What to produce:
Go through the entries below and copy each line containing the word "imported".

Entries:
####
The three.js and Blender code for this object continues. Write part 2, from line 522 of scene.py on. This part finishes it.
####
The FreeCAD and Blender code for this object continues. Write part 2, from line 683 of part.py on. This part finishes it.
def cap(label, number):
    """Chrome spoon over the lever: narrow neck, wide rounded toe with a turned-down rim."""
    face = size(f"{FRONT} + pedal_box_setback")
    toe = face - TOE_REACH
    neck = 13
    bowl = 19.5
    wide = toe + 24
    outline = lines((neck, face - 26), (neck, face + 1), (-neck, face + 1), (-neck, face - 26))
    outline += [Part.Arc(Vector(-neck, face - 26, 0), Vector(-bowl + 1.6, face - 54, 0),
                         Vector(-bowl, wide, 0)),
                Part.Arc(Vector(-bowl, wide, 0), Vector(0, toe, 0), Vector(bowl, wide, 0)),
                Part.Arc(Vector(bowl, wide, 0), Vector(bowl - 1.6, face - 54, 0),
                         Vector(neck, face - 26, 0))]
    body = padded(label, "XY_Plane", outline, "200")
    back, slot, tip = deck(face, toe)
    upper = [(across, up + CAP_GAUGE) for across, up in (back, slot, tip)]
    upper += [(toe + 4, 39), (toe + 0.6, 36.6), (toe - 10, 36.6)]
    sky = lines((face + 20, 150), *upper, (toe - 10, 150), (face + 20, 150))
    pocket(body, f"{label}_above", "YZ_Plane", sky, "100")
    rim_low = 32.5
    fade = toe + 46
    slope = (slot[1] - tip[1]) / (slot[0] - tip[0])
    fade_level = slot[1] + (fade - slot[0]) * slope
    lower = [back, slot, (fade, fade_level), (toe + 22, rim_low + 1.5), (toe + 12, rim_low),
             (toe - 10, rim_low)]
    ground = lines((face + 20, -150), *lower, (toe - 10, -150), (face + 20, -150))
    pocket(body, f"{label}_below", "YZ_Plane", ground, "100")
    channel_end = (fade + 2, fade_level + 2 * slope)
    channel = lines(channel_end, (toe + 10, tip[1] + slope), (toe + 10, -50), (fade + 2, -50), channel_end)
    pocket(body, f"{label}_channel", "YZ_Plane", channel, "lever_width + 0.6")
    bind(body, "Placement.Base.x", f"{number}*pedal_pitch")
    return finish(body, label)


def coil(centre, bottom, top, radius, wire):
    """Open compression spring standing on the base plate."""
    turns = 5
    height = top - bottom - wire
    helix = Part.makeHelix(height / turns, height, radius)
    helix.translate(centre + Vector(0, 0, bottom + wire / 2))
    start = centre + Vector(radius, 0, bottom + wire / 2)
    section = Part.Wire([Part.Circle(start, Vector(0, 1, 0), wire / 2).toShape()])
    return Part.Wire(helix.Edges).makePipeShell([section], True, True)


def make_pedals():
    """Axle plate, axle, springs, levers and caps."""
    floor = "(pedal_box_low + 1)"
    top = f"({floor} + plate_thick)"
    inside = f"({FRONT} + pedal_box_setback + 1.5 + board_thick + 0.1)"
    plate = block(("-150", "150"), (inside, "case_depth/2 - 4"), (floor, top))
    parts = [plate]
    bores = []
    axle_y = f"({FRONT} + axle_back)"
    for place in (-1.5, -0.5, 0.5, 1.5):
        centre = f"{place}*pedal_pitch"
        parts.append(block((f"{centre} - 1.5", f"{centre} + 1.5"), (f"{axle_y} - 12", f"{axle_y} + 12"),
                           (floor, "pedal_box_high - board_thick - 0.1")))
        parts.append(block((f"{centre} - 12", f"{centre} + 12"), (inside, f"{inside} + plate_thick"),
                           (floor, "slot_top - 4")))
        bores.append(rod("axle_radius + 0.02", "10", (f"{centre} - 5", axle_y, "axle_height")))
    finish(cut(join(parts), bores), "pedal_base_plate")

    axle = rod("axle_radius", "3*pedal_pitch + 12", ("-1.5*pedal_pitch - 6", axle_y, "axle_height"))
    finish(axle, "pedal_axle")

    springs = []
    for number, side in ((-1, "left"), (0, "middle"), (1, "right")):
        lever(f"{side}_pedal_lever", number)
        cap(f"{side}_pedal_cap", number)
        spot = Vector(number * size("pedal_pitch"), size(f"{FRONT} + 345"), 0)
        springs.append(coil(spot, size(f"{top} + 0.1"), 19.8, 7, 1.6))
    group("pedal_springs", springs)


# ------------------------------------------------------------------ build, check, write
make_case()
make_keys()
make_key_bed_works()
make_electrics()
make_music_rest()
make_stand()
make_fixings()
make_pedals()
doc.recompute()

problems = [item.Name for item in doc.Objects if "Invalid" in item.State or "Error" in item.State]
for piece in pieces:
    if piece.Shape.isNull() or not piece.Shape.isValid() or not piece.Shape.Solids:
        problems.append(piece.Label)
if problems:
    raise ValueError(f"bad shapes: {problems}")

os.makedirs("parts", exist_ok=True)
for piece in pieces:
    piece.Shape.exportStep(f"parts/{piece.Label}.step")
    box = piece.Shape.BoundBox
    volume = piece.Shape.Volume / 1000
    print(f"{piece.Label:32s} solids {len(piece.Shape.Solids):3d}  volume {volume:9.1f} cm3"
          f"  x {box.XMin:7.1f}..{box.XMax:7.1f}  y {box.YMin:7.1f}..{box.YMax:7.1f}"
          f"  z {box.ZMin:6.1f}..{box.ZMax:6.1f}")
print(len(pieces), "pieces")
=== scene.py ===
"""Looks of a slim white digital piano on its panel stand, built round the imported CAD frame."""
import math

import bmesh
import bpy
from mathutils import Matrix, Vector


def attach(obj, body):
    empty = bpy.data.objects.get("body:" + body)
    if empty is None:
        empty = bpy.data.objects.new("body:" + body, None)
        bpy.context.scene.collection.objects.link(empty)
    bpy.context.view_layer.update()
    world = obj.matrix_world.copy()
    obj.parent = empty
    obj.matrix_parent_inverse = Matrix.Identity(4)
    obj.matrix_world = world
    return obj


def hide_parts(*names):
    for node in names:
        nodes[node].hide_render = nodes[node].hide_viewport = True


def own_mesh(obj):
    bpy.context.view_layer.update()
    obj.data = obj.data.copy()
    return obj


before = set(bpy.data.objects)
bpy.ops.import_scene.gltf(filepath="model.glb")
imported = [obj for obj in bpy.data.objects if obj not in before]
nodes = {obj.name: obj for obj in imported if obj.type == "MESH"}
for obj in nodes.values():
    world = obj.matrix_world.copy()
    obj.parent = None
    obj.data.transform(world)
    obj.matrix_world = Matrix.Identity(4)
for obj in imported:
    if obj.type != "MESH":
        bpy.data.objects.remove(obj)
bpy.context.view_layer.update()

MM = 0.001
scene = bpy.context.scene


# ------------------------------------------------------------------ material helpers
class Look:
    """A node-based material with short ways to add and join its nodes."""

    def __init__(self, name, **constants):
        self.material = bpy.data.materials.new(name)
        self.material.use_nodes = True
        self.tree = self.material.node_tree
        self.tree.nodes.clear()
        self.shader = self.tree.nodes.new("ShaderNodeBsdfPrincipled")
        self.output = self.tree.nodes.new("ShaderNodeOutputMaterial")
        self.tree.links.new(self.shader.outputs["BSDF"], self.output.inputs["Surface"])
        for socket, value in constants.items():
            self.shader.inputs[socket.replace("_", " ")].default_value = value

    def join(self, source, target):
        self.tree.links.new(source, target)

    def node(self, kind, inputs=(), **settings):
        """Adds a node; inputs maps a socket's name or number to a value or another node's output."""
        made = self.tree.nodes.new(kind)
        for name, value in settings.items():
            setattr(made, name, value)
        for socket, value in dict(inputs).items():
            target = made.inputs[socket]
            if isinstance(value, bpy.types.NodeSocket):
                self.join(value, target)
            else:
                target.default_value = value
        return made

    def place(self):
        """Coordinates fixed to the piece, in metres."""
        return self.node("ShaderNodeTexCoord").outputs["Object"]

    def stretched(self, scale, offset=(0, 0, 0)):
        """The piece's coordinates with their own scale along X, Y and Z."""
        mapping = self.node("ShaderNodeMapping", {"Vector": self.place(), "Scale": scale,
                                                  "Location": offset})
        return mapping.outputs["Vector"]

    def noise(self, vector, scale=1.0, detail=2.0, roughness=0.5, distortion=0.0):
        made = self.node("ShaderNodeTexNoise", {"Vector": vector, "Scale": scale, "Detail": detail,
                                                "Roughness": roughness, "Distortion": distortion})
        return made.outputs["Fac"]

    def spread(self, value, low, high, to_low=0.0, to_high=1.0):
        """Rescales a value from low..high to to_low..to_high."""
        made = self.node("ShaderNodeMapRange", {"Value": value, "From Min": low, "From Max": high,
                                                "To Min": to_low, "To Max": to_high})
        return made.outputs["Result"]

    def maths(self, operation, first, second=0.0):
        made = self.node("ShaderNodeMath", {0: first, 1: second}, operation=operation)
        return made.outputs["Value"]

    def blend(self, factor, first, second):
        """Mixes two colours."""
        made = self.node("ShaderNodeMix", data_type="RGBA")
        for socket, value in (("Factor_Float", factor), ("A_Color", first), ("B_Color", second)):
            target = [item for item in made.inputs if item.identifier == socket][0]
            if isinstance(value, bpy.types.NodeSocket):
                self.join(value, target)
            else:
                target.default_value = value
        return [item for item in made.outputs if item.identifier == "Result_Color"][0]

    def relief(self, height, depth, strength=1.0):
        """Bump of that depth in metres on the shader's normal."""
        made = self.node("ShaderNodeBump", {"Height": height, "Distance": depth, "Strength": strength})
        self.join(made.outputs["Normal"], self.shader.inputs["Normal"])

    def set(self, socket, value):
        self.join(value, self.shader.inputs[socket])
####
Worked answer:
"""Looks of a slim white digital piano on its panel stand, built round the imported CAD frame."""
imported = [obj for obj in bpy.data.objects if obj not in before]
nodes = {obj.name: obj for obj in imported if obj.type == "MESH"}
for obj in imported:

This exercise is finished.